— Task input —
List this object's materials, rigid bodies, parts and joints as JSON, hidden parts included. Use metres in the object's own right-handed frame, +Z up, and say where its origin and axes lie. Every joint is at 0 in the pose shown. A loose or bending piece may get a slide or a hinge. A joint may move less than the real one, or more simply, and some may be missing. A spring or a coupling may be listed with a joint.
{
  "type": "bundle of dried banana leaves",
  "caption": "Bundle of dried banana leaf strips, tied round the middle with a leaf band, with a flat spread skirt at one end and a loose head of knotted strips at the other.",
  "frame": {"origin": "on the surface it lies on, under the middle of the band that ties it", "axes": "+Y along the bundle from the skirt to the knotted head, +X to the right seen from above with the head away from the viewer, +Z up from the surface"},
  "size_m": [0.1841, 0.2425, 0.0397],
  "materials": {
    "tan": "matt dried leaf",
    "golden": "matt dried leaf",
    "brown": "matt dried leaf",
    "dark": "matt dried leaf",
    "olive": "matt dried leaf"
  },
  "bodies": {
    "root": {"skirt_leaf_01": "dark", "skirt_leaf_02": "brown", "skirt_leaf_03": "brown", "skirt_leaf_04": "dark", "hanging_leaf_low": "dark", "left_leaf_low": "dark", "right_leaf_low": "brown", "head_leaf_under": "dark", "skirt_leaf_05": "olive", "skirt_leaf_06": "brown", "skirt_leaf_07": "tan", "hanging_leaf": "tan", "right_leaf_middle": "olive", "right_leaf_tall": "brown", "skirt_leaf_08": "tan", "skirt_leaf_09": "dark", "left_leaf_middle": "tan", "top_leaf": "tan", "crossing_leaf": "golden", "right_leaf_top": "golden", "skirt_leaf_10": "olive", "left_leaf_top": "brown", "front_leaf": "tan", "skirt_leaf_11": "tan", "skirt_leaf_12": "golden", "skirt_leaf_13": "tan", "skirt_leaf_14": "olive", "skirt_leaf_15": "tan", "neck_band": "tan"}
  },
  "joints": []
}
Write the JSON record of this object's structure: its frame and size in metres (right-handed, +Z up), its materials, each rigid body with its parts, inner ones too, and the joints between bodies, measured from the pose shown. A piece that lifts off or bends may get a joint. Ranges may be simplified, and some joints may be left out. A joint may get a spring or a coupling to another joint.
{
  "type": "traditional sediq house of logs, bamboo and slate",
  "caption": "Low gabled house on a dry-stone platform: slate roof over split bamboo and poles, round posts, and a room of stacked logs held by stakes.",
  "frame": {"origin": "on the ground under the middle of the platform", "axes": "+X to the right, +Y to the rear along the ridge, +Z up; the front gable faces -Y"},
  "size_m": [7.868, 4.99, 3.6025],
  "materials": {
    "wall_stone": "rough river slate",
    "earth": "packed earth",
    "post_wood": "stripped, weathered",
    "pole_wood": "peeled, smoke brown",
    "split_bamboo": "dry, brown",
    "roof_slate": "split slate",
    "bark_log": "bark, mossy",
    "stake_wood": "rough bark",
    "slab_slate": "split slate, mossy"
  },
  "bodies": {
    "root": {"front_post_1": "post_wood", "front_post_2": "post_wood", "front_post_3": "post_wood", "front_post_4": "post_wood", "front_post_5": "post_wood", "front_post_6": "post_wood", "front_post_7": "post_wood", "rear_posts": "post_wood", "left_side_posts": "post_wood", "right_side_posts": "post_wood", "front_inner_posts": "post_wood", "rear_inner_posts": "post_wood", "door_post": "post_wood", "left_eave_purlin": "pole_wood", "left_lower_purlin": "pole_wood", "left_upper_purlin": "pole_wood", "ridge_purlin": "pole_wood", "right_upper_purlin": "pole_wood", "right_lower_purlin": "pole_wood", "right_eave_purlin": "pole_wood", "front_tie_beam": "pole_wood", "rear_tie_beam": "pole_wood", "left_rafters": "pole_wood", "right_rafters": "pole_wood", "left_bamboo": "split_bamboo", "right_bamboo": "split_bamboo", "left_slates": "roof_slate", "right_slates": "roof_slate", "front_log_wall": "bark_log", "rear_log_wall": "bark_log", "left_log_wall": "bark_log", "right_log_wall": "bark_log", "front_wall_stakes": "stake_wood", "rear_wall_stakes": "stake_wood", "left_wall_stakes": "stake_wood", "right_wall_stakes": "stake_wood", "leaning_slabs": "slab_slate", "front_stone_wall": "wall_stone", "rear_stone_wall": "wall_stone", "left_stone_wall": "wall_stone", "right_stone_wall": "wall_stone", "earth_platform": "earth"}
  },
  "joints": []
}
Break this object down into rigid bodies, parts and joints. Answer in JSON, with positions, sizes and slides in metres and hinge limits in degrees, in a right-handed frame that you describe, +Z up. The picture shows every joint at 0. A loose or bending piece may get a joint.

==

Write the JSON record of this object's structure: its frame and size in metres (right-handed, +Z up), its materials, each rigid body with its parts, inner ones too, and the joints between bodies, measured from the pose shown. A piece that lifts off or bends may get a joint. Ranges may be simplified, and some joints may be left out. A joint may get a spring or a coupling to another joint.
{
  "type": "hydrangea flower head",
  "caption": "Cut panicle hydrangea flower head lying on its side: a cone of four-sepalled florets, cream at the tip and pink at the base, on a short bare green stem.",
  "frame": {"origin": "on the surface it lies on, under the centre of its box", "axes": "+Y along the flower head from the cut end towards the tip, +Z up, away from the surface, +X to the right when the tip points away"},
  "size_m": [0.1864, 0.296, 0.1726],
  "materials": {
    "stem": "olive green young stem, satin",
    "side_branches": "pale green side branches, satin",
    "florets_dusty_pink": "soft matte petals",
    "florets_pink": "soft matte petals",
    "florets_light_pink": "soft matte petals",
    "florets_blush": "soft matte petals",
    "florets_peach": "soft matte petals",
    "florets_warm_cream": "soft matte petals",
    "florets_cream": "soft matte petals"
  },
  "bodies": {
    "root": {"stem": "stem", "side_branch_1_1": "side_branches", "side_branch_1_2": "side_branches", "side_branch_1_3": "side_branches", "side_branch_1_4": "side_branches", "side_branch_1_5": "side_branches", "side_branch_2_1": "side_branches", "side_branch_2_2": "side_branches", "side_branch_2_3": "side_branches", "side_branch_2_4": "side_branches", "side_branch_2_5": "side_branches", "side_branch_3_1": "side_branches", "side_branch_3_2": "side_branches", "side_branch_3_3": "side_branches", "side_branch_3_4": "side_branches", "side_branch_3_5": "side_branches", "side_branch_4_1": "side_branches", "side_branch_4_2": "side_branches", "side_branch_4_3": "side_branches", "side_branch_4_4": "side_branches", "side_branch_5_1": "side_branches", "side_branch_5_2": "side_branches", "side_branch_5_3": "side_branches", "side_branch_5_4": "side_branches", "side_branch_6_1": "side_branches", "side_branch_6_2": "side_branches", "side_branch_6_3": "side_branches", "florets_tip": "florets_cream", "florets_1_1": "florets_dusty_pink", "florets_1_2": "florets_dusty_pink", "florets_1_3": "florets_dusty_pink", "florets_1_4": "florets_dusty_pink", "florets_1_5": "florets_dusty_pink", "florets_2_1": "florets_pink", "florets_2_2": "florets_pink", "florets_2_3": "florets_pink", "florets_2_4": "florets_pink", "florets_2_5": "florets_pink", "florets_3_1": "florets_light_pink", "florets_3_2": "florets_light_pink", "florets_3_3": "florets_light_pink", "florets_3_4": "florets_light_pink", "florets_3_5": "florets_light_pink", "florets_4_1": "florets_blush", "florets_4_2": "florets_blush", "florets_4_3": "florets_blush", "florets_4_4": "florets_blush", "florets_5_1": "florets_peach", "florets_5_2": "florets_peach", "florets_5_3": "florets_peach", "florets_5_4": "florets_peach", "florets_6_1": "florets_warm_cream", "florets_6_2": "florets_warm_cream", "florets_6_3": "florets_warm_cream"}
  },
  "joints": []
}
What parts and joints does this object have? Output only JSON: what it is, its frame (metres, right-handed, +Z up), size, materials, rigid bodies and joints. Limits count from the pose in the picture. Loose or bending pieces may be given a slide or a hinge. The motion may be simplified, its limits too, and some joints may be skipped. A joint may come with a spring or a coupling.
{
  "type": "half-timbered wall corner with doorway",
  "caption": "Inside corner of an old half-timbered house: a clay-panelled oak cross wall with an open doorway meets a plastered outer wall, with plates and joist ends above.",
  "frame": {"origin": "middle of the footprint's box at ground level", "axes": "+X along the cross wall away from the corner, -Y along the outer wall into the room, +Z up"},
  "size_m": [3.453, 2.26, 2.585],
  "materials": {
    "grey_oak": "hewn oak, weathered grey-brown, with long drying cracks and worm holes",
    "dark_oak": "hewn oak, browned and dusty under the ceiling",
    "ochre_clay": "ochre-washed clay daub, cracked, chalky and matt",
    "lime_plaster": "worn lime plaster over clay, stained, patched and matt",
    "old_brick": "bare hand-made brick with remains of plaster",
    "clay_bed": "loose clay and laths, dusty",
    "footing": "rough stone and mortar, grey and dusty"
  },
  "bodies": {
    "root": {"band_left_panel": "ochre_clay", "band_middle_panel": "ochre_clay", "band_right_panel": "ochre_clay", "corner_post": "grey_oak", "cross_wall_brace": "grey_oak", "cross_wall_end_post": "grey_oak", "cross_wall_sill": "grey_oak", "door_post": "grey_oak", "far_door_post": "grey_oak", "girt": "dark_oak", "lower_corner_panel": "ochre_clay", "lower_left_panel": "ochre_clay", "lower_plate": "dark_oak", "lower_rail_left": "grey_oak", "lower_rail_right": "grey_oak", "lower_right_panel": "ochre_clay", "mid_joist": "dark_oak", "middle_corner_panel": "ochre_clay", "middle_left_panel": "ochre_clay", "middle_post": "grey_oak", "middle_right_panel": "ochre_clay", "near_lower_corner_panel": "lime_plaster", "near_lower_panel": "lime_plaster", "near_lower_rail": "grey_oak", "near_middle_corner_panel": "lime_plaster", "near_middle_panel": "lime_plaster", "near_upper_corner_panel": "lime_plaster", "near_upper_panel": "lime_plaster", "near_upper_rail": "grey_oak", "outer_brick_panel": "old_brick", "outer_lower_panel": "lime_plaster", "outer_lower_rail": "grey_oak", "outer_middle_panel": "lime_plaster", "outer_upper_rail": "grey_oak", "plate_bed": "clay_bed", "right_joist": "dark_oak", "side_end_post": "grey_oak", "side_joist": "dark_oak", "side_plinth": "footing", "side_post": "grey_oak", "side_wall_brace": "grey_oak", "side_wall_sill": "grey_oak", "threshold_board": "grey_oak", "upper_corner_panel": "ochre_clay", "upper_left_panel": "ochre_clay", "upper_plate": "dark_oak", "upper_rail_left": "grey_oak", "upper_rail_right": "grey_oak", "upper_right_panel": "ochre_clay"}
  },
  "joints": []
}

* * *

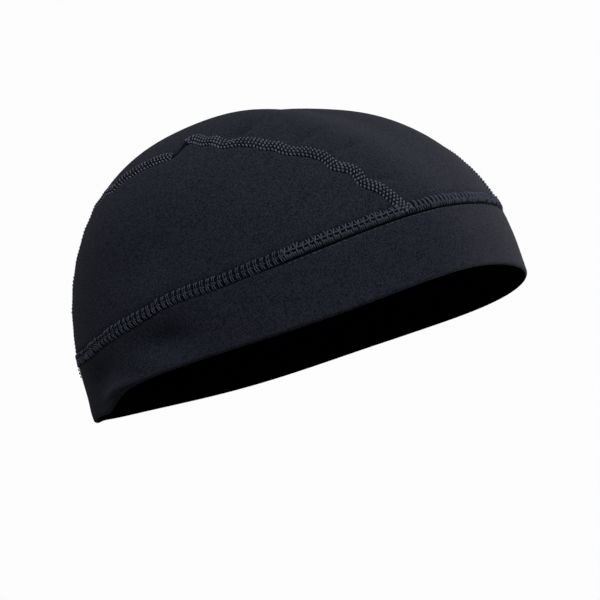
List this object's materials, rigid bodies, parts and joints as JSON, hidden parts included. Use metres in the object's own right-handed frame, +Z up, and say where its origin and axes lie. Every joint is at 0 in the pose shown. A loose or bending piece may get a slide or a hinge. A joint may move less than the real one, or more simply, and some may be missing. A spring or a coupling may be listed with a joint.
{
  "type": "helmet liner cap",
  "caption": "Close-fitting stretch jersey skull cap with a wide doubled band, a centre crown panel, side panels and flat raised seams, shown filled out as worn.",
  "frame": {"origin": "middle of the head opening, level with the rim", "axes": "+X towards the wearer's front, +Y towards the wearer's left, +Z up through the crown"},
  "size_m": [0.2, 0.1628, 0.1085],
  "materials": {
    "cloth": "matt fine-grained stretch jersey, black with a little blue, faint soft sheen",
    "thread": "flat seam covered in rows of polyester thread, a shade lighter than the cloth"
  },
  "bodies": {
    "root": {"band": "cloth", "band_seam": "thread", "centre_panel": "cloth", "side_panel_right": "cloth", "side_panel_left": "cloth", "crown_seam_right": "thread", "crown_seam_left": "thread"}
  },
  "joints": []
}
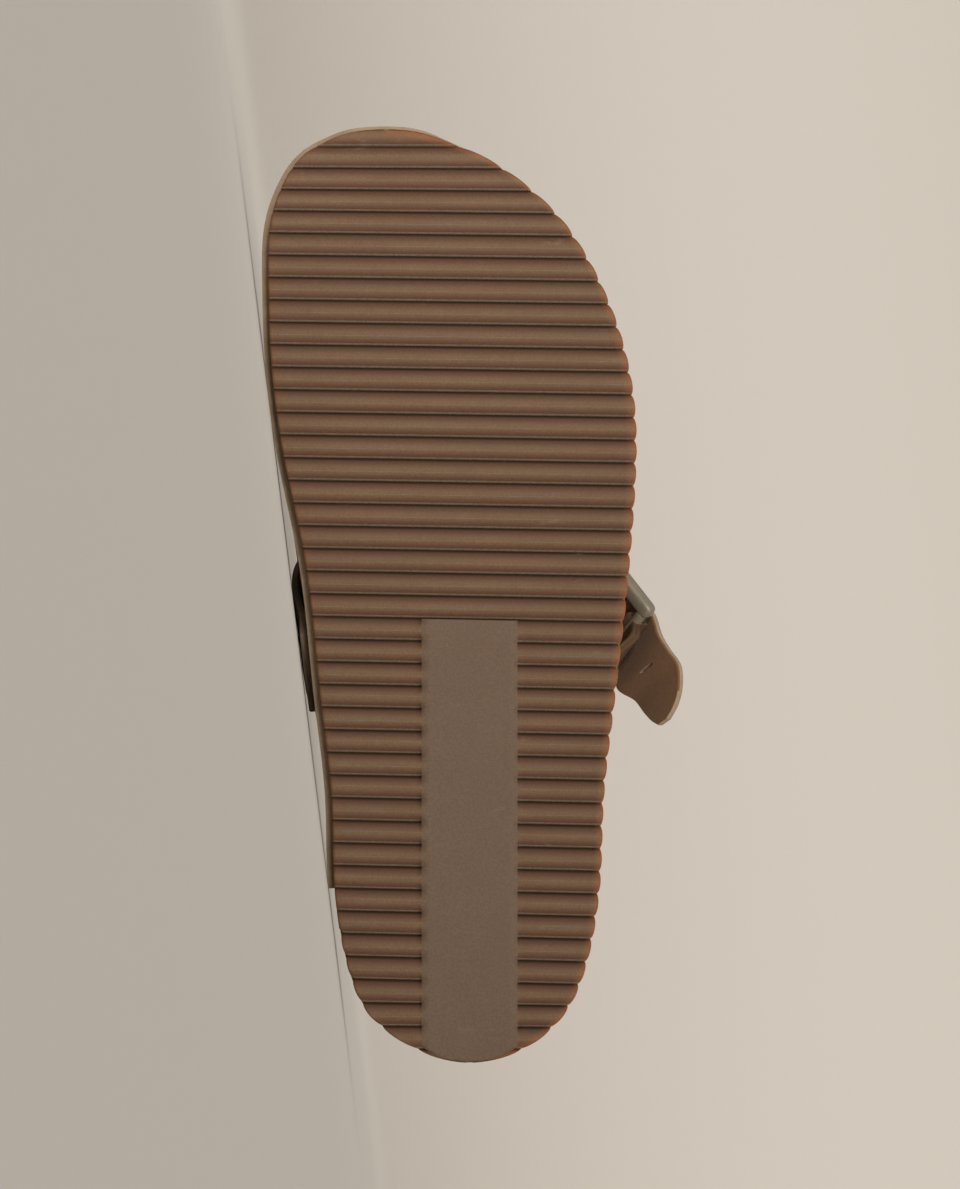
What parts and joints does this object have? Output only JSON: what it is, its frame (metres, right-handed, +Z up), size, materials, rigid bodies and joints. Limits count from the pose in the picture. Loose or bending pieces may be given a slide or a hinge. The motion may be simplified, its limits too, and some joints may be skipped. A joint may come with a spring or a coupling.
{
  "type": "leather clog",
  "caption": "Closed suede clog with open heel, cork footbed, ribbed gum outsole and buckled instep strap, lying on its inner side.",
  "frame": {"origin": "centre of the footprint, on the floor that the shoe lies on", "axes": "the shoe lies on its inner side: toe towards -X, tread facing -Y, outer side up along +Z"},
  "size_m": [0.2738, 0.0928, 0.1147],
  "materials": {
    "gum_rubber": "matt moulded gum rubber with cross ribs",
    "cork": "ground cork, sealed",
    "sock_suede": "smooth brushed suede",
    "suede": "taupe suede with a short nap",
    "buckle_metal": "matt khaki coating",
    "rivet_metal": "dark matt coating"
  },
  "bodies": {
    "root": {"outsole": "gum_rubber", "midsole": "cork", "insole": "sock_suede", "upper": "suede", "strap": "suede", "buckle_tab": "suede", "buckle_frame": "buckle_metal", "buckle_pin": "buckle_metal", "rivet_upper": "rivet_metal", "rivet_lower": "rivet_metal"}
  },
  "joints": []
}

— Job —
Give only the number of lines in the material above where the string "into" appears.

— Exercise solution —
2